В другой раз мне забыли положить кинжал для сцены самоубийства Джульетты. Я долго шарила руками по стружке, говоря стихотворный текст, а орудия убийства так и не нашла. Пришлось прибегнуть к пантомиме — воткнуть воображаемый кинжал себе в живот. В сцене же самоубийства Ромео, когда Володя Вихров произносил надо мной, лежащей «в склепе», душещипательный монолог, я делала передышку и, чуть приоткрыв глаза, подглядывала за ним. На его трико прилипла деревянная стружка, от которой очень хотелось чихнуть, ноздри его раздувались, по лбу ползла капля пота, а с губ, вместе с красноречием, временами летели брызги… При столь близком рассмотрении его трагический актерский кусок был весьма комичным, и я еле сдерживала хохот. Но однажды он это заметил и заразился моим легкомыслием — каждый последующий спектакль я наблюдала, как сжимается его диафрагма, подавляя приступы веселой истерики.
Но, пожалуй, самой любимой была для меня сцена «с веревками», когда Джульетта узнает от Кормилицы, что Ромео сослан за убийство ее брата Тибальта. Альберт Григорьевич очень подробно развел мизансцену этого куска, что позволило мне шаг за шагом выразить все краски нарастающего безумия, которое обрушилось на героиню. Услышав о случившемся, я принималась ходить взад-вперед, словно полководец, нуждающийся в сосредоточении мысли и воли. Затем изливала свой гнев на Кормилицу, ругала ее — она гонец с плохими вестями. И только потом уже прорывалось отчаяние, которое сменялось мгновенным взрослением — следствием полного одиночества. Должно быть, это самая изощренная в своем трагизме сцена, которую мне когда-либо приходилось играть. Я благодарна всем, кто помог мне ее осилить, а вместе с тем избавиться от страха перед гениальным сочинением. Отныне я купалась в тексте, который говорил о любви и всех ее хитросплетениях. Сложная и путающая поначалу метафора стала доступной и единственно возможной, как только я обнаружила, что «отмычкой» к поэтическому образному шифру может быть лишь реальное человеческое чувство. Полюбить окончательно и бесповоротно, вплоть до готовности броситься в роковую бездну — вот рецепт исполнения Джульетты. Воистину, великие роли — лучшая панацея для страдающего сердца! Они позволяют вырваться наружу твоей личной трагедии, тем самым облагородив и возвысив ее.

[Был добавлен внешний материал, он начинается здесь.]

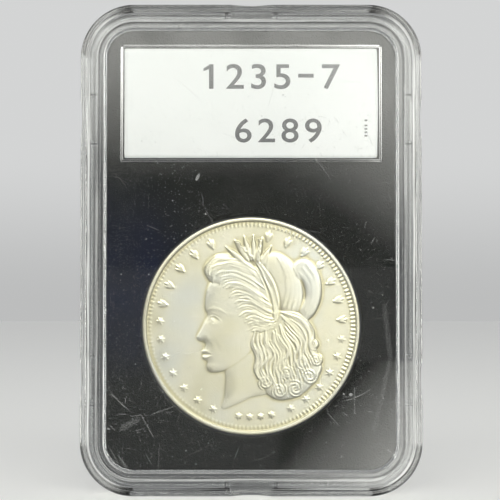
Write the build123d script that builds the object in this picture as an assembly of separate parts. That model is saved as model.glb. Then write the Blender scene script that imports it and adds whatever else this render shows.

Но у режиссеров существуют свои хитрости, свои «отмычки» для запертых на множество замков актерских индивидуальностей. Теперь мне кажется, что Альберт Григорьевич, делавший редкие деликатные замечания, аккуратно подталкивал меня к моей собственной исповеди. Однажды во время репетиции он обратил внимание, что мои пальцы унизаны замысловатыми кольцами. «Много, слишком много колец, — лукаво заметил он. — Джульетте столько не нужно». Опытный педагог, повидавший на своем веку не одну студентку, чей жизненный сценарий напоминал сказку о Золушке, знал лучше меня, что в конце концов все Золушки возвращаются из замка домой на своих двоих. Оттого, видно, и не доверял золоту колец на руках новоявленной принцессы.